Actually, yes. I just can't remember where I got to play with the B20s.
Ahem... speaking as a user and as one of the aforementioned priests of the Temple, those fuckers still aren't gone. Grrrrr.
As one of the priests, I sincerely wished that the congregation wouldn't return.
--srj/mmv
The power of a thousand cores is no match for my asbestos underpants.
It's ok.
We have a nice table with an integrated NEC 8000 for you to sit at. We even sprung for the sound dampening box for the daisy wheel printer for you.
whois gawk date unzip strip find touch finger mount join nice man top fsck grep eject more yes exit umount sleep dump
When I first skimmed your post, I saw the words "daisy wheel printer" and my first reaction was, "Put it in the other room! Those fuckers are LOUD!" But it seems you've thought of everything.
And that's what I'm talking about! WWII levels of efficiency. Not this namby, pamby, "I didn't know that slotting DIMMs of different sizes into the motherboard would disable dual-channel access" BS. Somebody give this boy a raise!
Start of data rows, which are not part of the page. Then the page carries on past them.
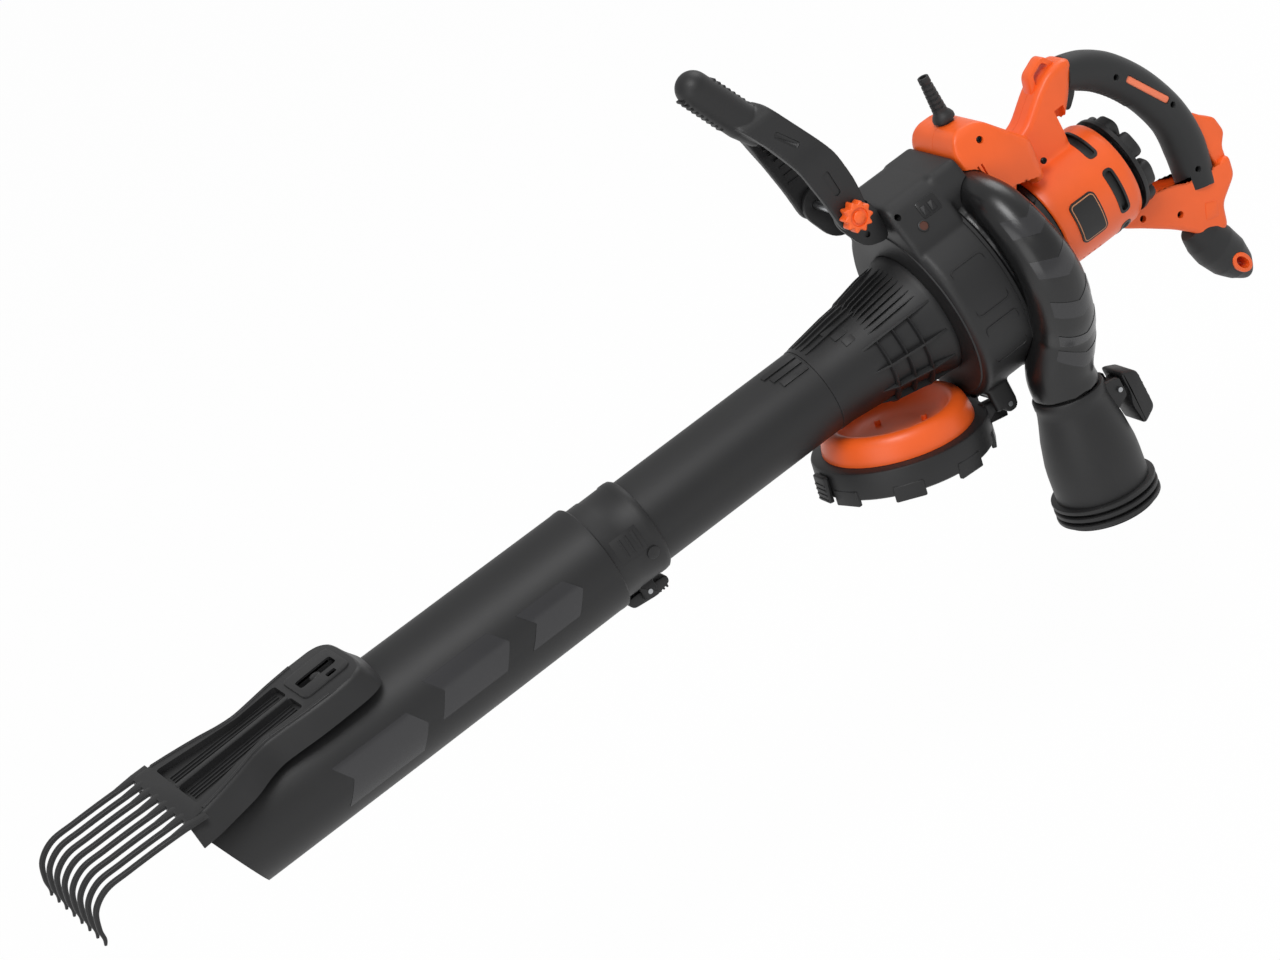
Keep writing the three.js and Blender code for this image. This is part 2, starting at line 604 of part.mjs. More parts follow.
function lowerTube() {
  const { rimX, mouthX, outerR, wall: thick, collarR } = lower;
  const bore = collarR + gap;
  const skin = turned([
    [bore, rimX], [outerR - 1, rimX], [outerR, rimX + 3], [outerR + 1, mouthX - 230], [outerR + 1, mouthX],
    [outerR + 1 - thick - 2, mouthX], [outerR - thick, mouthX - 230], [bore, rimX + 29],
  ], alongX);
  const slope = Math.tan(THREE.MathUtils.degToRad(lower.mouthAngle));
  const high = outerR + 30;
  const reach = mouthX - 4;
  const trim = sidePlate(outline([
    [reach + 20 * slope, high - 4], [mouthX + 60, high], [mouthX + 60, -high],
    [reach - slope * 2 * outerR - 20, -high],
    [reach - slope * 2 * outerR, -outerR]]), -90, 90);
  const [railFrom, railTo] = [rake.x + 28, rake.x + 108];
  const railTop = (x) => deckTop(x) - rake.thick - 2 * gap;
  const rails = both((side) => sidePlate(outline([
    [railFrom, 46], [railTo, 46], [railTo, railTop(railTo)], [railFrom, railTop(railFrom)]]),
  side * 22 - 2, side * 22 + 2));
  const studTop = deckTop(rake.x + 36) + 1;
  const stud = rod(6, studTop - 46, alongZ, [rake.x + 36, 0, (studTop + 46) / 2], fine);
  const boreRod = rod(outerR - thick, 300, alongX, [740, 0, 0], round);
  return cut(join(skin, cut(join(rails), boreRod), cut(stud, boreRod)), trim);
}

function tubeLatch() {
  const bar = sidePlate(roundedOutline([
    [381, -55], [381, -63], [398, -67], [424, -64], [428, -56], [424, -53], [404, -53]], 3), -9, 9);
  const collarRoom = rod(lower.collarR + 0.8, 200, alongX, [400, 0, 0], round);
  return cut(bar, rod(pinR + runGap, 60, alongY, [404, 0, -56]), collarRoom);
}

// ---- rake ----
// Height of the deck's upper face, which rises towards the back.
function deckTop(x) {
  return rake.top + rake.rise * (rake.x + rake.length - x) / rake.length;
}

function rakePlate() {
  const { x, length, top, thick } = rake;
  const end = x + length;
  const edge = [[x + 8, 52], [x + 69, 56], [x + 108, 55], [x + 148, 66], [x + 194, 79], [end, 82]];
  const farEdge = edge.map(([a, b]) => [a, -b]).reverse();
  const shape = roundedOutline([[x, 36], ...edge, ...farEdge, [x, -36]], 12);
  const plan = new THREE.ExtrudeGeometry(shape, { depth: thick, bevelEnabled: false, curveSegments: 2 });
  const plate = solid(plan.translate(0, 0, top - thick));
  const window = box([x + 14, x + 14 + 28 + stroke.rake], [-9, 9], [top - 40, top + 10]);
  const pits = both((side) => {
    const pit = roundedOutline([[x + 62, 6], [x + 190, 6], [x + 190, 52], [x + 120, 38], [x + 62, 34]], 5);
    const tool = new THREE.ExtrudeGeometry(pit, { depth: 3, bevelEnabled: false, curveSegments: 2 });
    if (side < 0) tool.rotateX(Math.PI).translate(0, 0, 3);
    return solid(tool.translate(0, 0, top - 2.6));
  });
  const skirts = both((side) => {
    const inner = edge.map(([a, b]) => [a, side * (b - 5)]).reverse();
    const skirt = new THREE.ExtrudeGeometry(
      outline([...edge.map(([a, b]) => [a, side * (b - 0.5)]), ...inner]), { depth: 24, bevelEnabled: false });
    return solid(skirt.translate(0, 0, top - thick - 22));
  });
  const tilt = THREE.MathUtils.radToDeg(Math.atan(rake.rise / length));
  const deck = cut(join(plate, skirts), window, pits);
  return deck.translate([-end, 0, -top]).rotate([0, tilt, 0]).translate([end, 0, top]);
}

function tine(index) {
  const { x, length, top, pitch, tineWidth, tip, tines } = rake;
  const y = (index - (tines - 1) / 2) * pitch;
  const end = x + length;
  const bar = sidePlate(roundedOutline([
    [end - 12, top - 1], [tip - 22, top - 1], [tip - 4, top - 12], [tip, top - 46], [tip - 5, top - 46],
    [tip - 12, top - 16], [tip - 26, top - 6], [end - 12, top - 6]], 5), y - tineWidth / 2, y + tineWidth / 2);
  return bar;
}

function rakeHead() {
  const tines = Array.from({ length: rake.tines }, (_, i) => tine(i));
  return join(rakePlate(), ...tines);
}

// ---- intake cover, drawn closed about its hinge and swung open ----
const coverGroup = new THREE.Group();
coverGroup.position.set(cover.x, 0, cover.z);
coverGroup.rotation.y = THREE.MathUtils.degToRad(cover.open);
machine.add(coverGroup);

const coverBase = -4; // plane of the bell's foot, ahead of the hinge axis when closed

function coverRing() {
  const centre = [0, 0, cover.arm];
  const { ringR, bellR, ringDepth } = cover;
  const rear = coverBase + ringDepth;
  const cup = turned([
    [bellR - 8, coverBase], [ringR, coverBase], [ringR, rear], [24, rear],
    [24, rear - 4], [ringR - wall, rear - 4], [ringR - wall, coverBase + 4], [bellR - 8, coverBase + 4],
  ], alongX, centre);
  const teeth = [20, 50, 80, 110, 140, 220, 250, 280, 310, 340].map((degrees) => {
    const tooth = box([rear - 5, rear + 6], [-9, 9], [ringR - wall - 0.5, ringR - 0.4]);
    return tooth.rotate([-degrees, 0, 0]).translate([0, 0, cover.arm]);
  });
  const vents = Array.from({ length: 8 }, (_, i) => {
    const vent = box([rear - 8, rear + 8], [-10, 10], [34, 76]);
    return vent.rotate([-i * 45 - 22, 0, 0]).translate([0, 0, cover.arm]);
  });
  const arms = both((side) => box([-5, 16], [side * 26 - 6, side * 26 + 6], [-2, 22]));
  const knuckles = both((side) => rod(7, 12, alongY, [0, side * 26, 0]));
  const hole = rod(pinR + runGap, 120, alongY, [0, 0, 0]);
  const hollow = rod(ringR - wall, rear - coverBase - 8, alongX, [(coverBase + rear) / 2, 0, cover.arm], round);
  return cut(join(cut(cup, ...vents), ...teeth, cut(join(arms, knuckles), hollow)), hole);
}

function coverBell() {
  const { bellR, rimR, bellHeight } = cover;
  const foot = coverBase - gap;
  return turned([
    [0, foot], [bellR, foot], [bellR - 1, foot - 8], [bellR - 7, foot - 14], [rimR + 5, foot - bellHeight + 4],
    [rimR, foot - bellHeight], [rimR - 5, foot - bellHeight + 3], [rimR - 12, foot - 5], [0, foot - 4],
  ], alongX, [0, 0, cover.arm]);
}

function coverCatch() {
  const inside = cover.arm + cover.ringR + gap;
  return box([coverBase + 4, coverBase + cover.ringDepth + 3], [-11, 11], [inside, inside + 5.7]);
}

function coverPin() {
  return rod(pinR, 92, alongY, [cover.x, 0, cover.z]);
}

// ---- motor and fan ----
function impeller() {
  const disc = turned([[5.2, -50], [88, -50], [88, -47.5], [15, -47.5], [12, 4], [5.2, 4]], alongX);
  const blades = Array.from({ length: 8 }, (_, i) => {
    const blade = sidePlate(outline([[-48, 11], [4, 11], [20, 30], [24, 54], [24, 86], [-48, 87]]), -1.3, 1.3);
    return blade.rotate([i * 45, 0, 0]);
  });
  return cut(join(disc, ...blades), rod(5.2, 90, alongX, [-20, 0, 0]));
}

function shaft() {
  return rod(5, 236, alongX, [-94, 0, 0]);
}

function coolingFan() {
  const fanR = motor.radius - 15;
  const disc = ring(fanR, 5.2, -118, -115.5);
  const blades = Array.from({ length: 7 }, (_, i) => (
    box([-117, -106], [-1, 1], [12, fanR - 1]).rotate([i * 360 / 7, 0, 0])));
  return join(disc, ring(13, 5.2, -118, -106, alongX, [0, 0, 0], 16), ...blades);
}

function stator() {
  const yokeR = motor.radius - 8;
  const yoke = ring(yokeR, yokeR - 7, -178, -126);
  const poles = both((side) => box([-178, -126], side > 0 ? [28, yokeR - 5] : [5 - yokeR, -28], [-20, 20]));
  return cut(join(yoke, poles), rod(27.5, 100, alongX, [-150, 0, 0], 32));
}

function buildCasing() {
  piece('fan_casing_front', fanCasingFront(), charcoal, machine);
  piece('volute_duct', volute(), glossBlack, machine);
  piece('outlet_pipe', outletPipe(), charcoal, machine);
  piece('bag_collar', bagCollar(), charcoal, machine);
  piece('outlet_latch', outletLatch(), charcoal, machine);
  piece('outlet_latch_pin', rod(pinR, 40, alongY, [outletPin.x, outlet.y, outletPin.z]), steel, machine);
  piece('motor_neck', motorNeck(), charcoal, machine);
  piece('rear_vent_cap', rearCap(), charcoal, machine);
  piece('cord_guard', cordGuard(), charcoal, machine);
}

function cordGuard() {
  return turned([
    [3.6, 2], [8, 2], [8, 19], [11, 19], [10, 25], [6.5, 32], [5.6, 66], [3.6, 66]],
  alongZ, [guardX, 0, fan.blockTop], guardSides);
}

function labelPanel() {
  const skin = ring(motor.radius + 2, motor.radius + 0.8, -158, -124);
  const window = sidePlate(roundedOutline([[-157, -26], [-126, -26], [-126, 18], [-157, 18]], 6), 20, 80);
  return skin.intersect(window);
}

function buildHousing() {
  const housing = motorHousing();
  const sides = [['left', 1], ['right', -1]];
  sides.forEach(([word, side]) => {
    piece(`motor_housing_${word}`, half(housing, side), orange, machine);
    piece(`grip_half_${word}`, gripHalf(side), softGrip, machine);
    piece(`grip_inlay_${word}`, inlay(side), salmon, machine);
    piece(`handle_lug_${word}`, lug(side), charcoal, machine);
  });
  piece('trigger', trigger(), charcoal, machine);
  piece('trigger_pin', rod(2, 10.4, alongY, [-201.5, 0, 96]), steel, machine);
  piece('strap_hook', strapHook(), orange, machine);
  piece('rear_hook', rearHook(), orange, machine);
  piece('tail_grip', tailGrip(), softGrip, machine);
  piece('tail_eyelet', tailEyelet(), orange, machine);
  piece('label_panel', labelPanel(), charcoal, machine);
}

function buildAssist() {
  piece('assist_handle', assistHandle(), charcoal, machine);
  piece('assist_bolt', assistBolt(), steel, machine);
  piece('assist_knob', assistKnob(), orange, machine);
}

function buildTube() {
  piece('inlet_adapter', inletAdapter(), charcoal, machine);
  piece('upper_tube', upperTube(), charcoal, machine);
  piece('tube_collar', tubeCollar(), charcoal, machine);
  piece('lower_tube', lowerTube(), charcoal, machine);
  piece('tube_latch', tubeLatch(), charcoal, machine);
  piece('tube_latch_pin', rod(pinR, 30, alongY, [404, 0, -56]), steel, machine);
  piece('rake', rakeHead(), charcoal, machine);
}

function buildCover() {
  piece('cover_ring', coverRing(), charcoal, coverGroup);
  piece('cover_bell', coverBell(), orange, coverGroup);
  piece('cover_catch', coverCatch(), charcoal, coverGroup);
  piece('cover_hinge_pin', coverPin(), steel, machine);
}

function buildMotor() {
  const coilR = motor.radius - 16;
  const brushEnd = coilR - 11;
  piece('impeller', impeller(), glossBlack, machine);
  piece('motor_shaft', shaft(), steel, machine);
  piece('impeller_nut', cut(rod(11, 9, alongX, [9, 0, 0], 6), rod(5.2, 30, alongX, [9, 0, 0])), steel, machine);
  piece('cooling_fan', coolingFan(), charcoal, machine);
  piece('armature', ring(26, 5.2, -176, -128), steel, machine);
  piece('commutator', ring(13, 5.2, -194, -180, alongX, [0, 0, 0], 16), copper, machine);
  piece('stator', stator(), steel, machine);
  piece('field_coil_rear', ring(coilR, coilR - 9, -186, -178.6), copper, machine);
  piece('field_coil_front', ring(coilR, coilR - 9, -125.4, -120.5), copper, machine);
  piece('bearing_rear', ring(11, 5.2, -209, -202, alongX, [0, 0, 0], 16), steel, machine);
  piece('bearing_front', ring(13, 5.2, -98, -91, alongX, [0, 0, 0], 16), steel, machine);
  const brush = (side) => box([-191, -183], side > 0 ? [13.6, brushEnd] : [-brushEnd, -13.6], [-4, 4]);
  piece('brush_left', brush(1), brass, machine);
  piece('brush_right', brush(-1), brass, machine);
  piece('switch_module', box([-88, -64], [-12, 12], [fan.blockTop - 20, fan.blockTop + 1]), charcoal, machine);
}

buildCasing();
buildHousing();
buildAssist();
buildTube();
buildCover();
buildMotor();

export default root;
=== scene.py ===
"""Leaf vacuum mulcher: moulded skins, finishes, studio and camera around the packed frame."""
import json
import math

import bmesh
import bpy
from mathutils import Matrix, Vector


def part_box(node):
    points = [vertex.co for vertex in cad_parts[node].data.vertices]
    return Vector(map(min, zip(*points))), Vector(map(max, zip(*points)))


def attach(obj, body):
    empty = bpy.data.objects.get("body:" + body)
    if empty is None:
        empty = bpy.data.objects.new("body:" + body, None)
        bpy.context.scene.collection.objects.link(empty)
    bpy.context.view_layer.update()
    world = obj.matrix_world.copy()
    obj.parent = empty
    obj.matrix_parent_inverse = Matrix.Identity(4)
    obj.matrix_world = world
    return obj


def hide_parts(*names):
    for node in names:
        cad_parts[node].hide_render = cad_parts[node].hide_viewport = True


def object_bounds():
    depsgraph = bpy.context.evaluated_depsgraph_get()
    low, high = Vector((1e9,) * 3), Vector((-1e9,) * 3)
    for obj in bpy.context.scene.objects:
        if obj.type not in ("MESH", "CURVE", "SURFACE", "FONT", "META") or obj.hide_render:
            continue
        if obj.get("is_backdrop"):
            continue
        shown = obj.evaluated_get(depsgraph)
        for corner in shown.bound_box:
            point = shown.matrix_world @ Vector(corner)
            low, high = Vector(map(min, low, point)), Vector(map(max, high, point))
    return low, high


bl_info = {
    "name": "Leaf vacuum mulcher",
    "version": (1, 0, 0),
    "blender": (4, 5, 0),
    "location": "View3D > Sidebar > Mulcher",
    "description": "Builds the skins, finishes and studio of a leaf vacuum mulcher",
    "category": "Object",
}

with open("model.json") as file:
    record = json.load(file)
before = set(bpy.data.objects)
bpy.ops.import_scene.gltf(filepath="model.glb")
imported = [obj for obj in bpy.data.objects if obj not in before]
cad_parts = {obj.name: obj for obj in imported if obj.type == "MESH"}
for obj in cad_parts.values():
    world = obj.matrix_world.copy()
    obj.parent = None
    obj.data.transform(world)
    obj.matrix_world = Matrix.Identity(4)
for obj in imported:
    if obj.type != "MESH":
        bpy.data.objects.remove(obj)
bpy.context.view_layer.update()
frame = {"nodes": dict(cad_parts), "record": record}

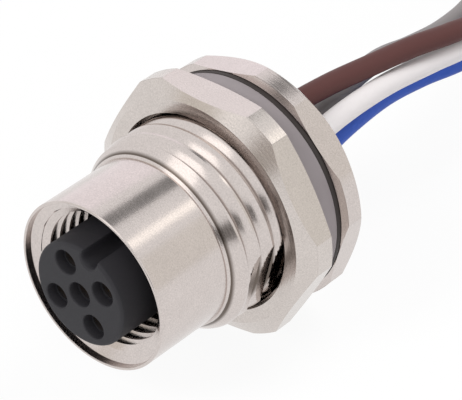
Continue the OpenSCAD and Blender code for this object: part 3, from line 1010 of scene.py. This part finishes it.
def aimed_camera(scene):
    """The scene's camera."""
    lens = bpy.data.cameras.new("camera")
    lens.lens = CAMERA_LENS
    lens.sensor_width = 36
    lens.clip_start = 0.01
    camera = bpy.data.objects.new("camera", lens)
    scene.collection.objects.link(camera)
    look = Vector(CAMERA_LOOK).normalized()
    right = look.cross(Vector(CAMERA_UP)).normalized()
    up = right.cross(look)
    turn = Matrix((right, up, -look)).transposed().to_4x4()
    camera.matrix_world = Matrix.Translation(CAMERA_PLACE) @ turn
    scene.camera = camera


class BuildStage(bpy.types.Operator):
    """Build the floor, the lamps, the world and the camera"""

    bl_idname = "socket.build_stage"
    bl_label = "Stage"

    def execute(self, context):
        scene = context.scene
        white_floor(scene, scene.socket_finishes.floor)
        white_world(scene)
        aim = Vector((0, 0, AXIS_HEIGHT * MM))
        for lamp in LAMPS:
            studio_lamp(aim, *lamp)
        for card in CARDS:
            studio_card(aim, *card)
        aimed_camera(scene)
        scene.view_settings.view_transform = "Standard"
        return {"FINISHED"}


# ---- add-on ----

PIECES = (BuildHousing, BuildNut, BuildSeals, BuildInsert, BuildLeads, BuildTie, BuildStage)
GROUPS = {"socket_sizes": SocketSizes, "lead_sizes": LeadSizes, "socket_finishes": Finishes}


class SocketPanel(bpy.types.Panel):
    """Lists the steps that build the socket"""

    bl_idname = "VIEW3D_PT_socket"
    bl_label = "M12 socket"
    bl_space_type = "VIEW_3D"
    bl_region_type = "UI"
    bl_category = "Socket"

    def draw(self, context):
        for piece in PIECES:
            self.layout.operator(piece.bl_idname)


CLASSES = (*GROUPS.values(), *PIECES, SocketPanel)


def register():
    for kind in CLASSES:
        bpy.utils.register_class(kind)
    for name, kind in GROUPS.items():
        setattr(bpy.types.Scene, name, PointerProperty(type=kind))


def unregister():
    for name in GROUPS:
        delattr(bpy.types.Scene, name)
    for kind in reversed(CLASSES):
        bpy.utils.unregister_class(kind)


def main():
    register()
    for piece in PIECES:
        group, name = piece.bl_idname.split(".")
        getattr(getattr(bpy.ops, group), name)()


if __name__ == "__main__":
    main()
Javascript + Nintendo DSi = DSiCade
Well, I'd hate to be ON that plane.... that system would be a cloud *in* a cloud... until the plane crashed from all the weight it.
Funny... captcha is "kerosene" (which some planes use, IIRC...)
Previously: "Linux... Toward the Sunrise..." Now: "Linux... Toward the-- No, now, part of Every Sunrise"
Dude, seriously. Would it have hurt you to read the FIRST *BLEEPING* REPLY
Give him a break. He probably typed that on an IBM 029.